▶ **RECORDS SHOWN**:
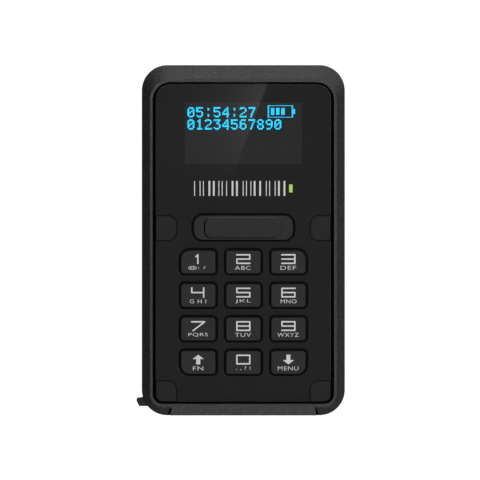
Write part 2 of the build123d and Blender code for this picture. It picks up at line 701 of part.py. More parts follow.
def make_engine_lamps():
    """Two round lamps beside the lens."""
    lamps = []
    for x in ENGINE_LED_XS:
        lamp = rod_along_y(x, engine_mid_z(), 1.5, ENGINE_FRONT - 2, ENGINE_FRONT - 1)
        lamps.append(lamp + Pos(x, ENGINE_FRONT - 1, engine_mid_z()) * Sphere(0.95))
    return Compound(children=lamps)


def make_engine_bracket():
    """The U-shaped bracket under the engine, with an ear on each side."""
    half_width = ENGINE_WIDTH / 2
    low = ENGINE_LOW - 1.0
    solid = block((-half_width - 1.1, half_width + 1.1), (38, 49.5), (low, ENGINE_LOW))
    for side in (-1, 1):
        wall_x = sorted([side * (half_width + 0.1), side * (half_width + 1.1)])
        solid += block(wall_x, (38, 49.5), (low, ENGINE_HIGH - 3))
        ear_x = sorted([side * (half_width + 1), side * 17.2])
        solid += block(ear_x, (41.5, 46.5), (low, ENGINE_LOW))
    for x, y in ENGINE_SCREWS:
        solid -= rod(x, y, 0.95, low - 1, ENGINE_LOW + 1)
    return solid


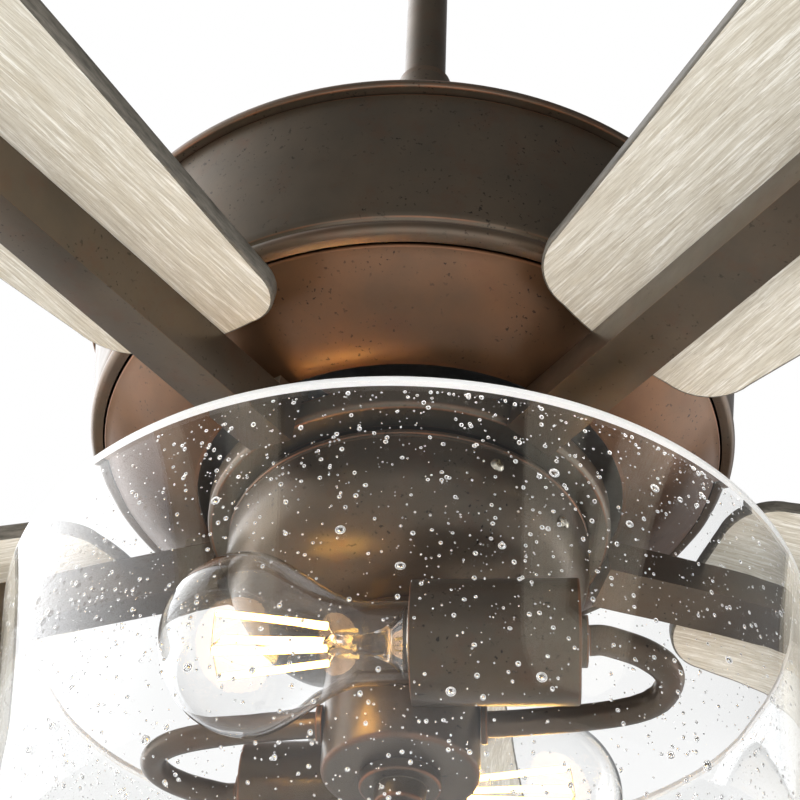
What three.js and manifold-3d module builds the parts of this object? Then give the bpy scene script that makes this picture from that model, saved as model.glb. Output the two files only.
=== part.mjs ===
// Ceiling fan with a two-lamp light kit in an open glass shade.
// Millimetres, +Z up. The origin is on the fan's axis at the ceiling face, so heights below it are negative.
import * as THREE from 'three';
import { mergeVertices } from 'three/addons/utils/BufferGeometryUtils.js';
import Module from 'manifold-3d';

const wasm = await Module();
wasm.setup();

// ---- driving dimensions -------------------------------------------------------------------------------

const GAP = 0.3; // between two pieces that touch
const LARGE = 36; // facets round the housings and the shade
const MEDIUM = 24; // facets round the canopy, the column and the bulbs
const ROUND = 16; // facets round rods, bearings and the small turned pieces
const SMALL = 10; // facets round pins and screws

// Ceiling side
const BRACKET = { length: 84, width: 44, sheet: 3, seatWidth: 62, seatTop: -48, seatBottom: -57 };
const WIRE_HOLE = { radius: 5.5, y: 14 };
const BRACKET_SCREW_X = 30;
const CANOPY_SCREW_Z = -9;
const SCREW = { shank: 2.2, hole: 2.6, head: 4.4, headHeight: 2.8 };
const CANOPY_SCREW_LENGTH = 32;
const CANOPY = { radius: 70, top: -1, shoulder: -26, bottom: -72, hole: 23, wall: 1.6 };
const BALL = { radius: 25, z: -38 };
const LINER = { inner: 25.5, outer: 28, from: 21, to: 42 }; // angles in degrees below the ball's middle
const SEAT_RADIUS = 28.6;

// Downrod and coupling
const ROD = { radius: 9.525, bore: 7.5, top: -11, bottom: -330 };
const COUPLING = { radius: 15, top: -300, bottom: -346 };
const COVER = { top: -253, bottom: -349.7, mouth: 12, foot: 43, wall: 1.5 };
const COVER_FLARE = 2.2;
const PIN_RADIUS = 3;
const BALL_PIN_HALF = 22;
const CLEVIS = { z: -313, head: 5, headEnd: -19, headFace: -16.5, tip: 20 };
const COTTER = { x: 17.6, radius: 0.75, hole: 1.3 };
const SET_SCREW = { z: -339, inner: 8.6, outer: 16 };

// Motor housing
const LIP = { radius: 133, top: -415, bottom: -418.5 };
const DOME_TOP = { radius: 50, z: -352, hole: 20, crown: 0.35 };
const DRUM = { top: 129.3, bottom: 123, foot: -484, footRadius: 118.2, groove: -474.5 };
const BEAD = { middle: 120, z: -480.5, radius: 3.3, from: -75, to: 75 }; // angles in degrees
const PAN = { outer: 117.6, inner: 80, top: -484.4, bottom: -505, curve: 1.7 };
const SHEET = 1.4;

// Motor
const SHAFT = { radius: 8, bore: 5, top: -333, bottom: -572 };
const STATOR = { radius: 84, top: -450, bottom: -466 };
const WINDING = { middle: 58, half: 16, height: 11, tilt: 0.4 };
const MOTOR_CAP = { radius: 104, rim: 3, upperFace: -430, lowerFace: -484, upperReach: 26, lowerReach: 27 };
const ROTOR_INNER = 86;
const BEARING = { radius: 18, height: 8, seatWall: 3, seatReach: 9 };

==

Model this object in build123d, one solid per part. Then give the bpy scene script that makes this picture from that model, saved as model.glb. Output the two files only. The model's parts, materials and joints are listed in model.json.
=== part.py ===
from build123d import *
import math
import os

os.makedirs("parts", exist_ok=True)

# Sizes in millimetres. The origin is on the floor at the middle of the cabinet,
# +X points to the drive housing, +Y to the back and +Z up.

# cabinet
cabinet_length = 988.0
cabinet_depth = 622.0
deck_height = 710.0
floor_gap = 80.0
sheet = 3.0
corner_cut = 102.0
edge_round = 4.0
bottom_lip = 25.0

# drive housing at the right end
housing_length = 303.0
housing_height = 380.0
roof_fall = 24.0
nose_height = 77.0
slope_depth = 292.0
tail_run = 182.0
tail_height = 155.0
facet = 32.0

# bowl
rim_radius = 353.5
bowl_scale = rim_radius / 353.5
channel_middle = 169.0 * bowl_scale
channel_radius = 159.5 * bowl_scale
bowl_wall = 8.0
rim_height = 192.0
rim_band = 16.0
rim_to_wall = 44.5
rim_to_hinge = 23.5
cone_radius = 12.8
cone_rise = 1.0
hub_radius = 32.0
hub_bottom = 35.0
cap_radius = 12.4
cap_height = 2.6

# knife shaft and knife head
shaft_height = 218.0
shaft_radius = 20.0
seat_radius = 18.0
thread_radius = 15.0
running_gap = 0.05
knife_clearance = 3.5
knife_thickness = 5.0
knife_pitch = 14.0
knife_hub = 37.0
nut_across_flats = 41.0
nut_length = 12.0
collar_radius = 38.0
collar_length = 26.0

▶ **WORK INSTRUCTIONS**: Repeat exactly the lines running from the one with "Write part 2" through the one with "---- driving dimensions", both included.

▶ **SOLUTION TO THE EXERCISE**:
Write part 2 of the build123d and Blender code for this picture. It picks up at line 701 of part.py. More parts follow.
def make_engine_lamps():
    """Two round lamps beside the lens."""
    lamps = []
    for x in ENGINE_LED_XS:
        lamp = rod_along_y(x, engine_mid_z(), 1.5, ENGINE_FRONT - 2, ENGINE_FRONT - 1)
        lamps.append(lamp + Pos(x, ENGINE_FRONT - 1, engine_mid_z()) * Sphere(0.95))
    return Compound(children=lamps)


def make_engine_bracket():
    """The U-shaped bracket under the engine, with an ear on each side."""
    half_width = ENGINE_WIDTH / 2
    low = ENGINE_LOW - 1.0
    solid = block((-half_width - 1.1, half_width + 1.1), (38, 49.5), (low, ENGINE_LOW))
    for side in (-1, 1):
        wall_x = sorted([side * (half_width + 0.1), side * (half_width + 1.1)])
        solid += block(wall_x, (38, 49.5), (low, ENGINE_HIGH - 3))
        ear_x = sorted([side * (half_width + 1), side * 17.2])
        solid += block(ear_x, (41.5, 46.5), (low, ENGINE_LOW))
    for x, y in ENGINE_SCREWS:
        solid -= rod(x, y, 0.95, low - 1, ENGINE_LOW + 1)
    return solid


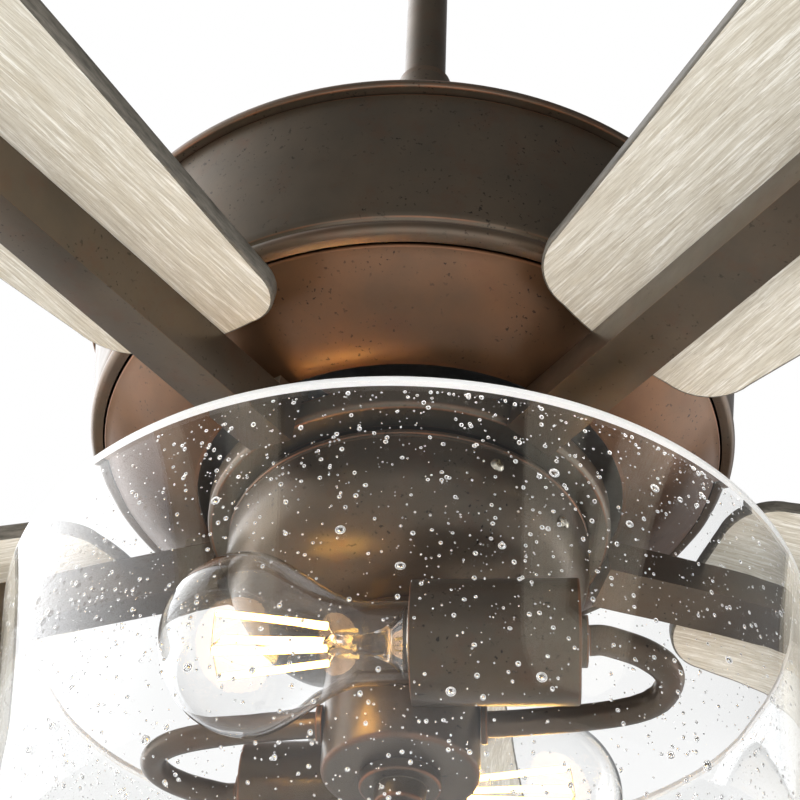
What three.js and manifold-3d module builds the parts of this object? Then give the bpy scene script that makes this picture from that model, saved as model.glb. Output the two files only.
=== part.mjs ===
// Ceiling fan with a two-lamp light kit in an open glass shade.
// Millimetres, +Z up. The origin is on the fan's axis at the ceiling face, so heights below it are negative.
import * as THREE from 'three';
import { mergeVertices } from 'three/addons/utils/BufferGeometryUtils.js';
import Module from 'manifold-3d';

const wasm = await Module();
wasm.setup();

// ---- driving dimensions -------------------------------------------------------------------------------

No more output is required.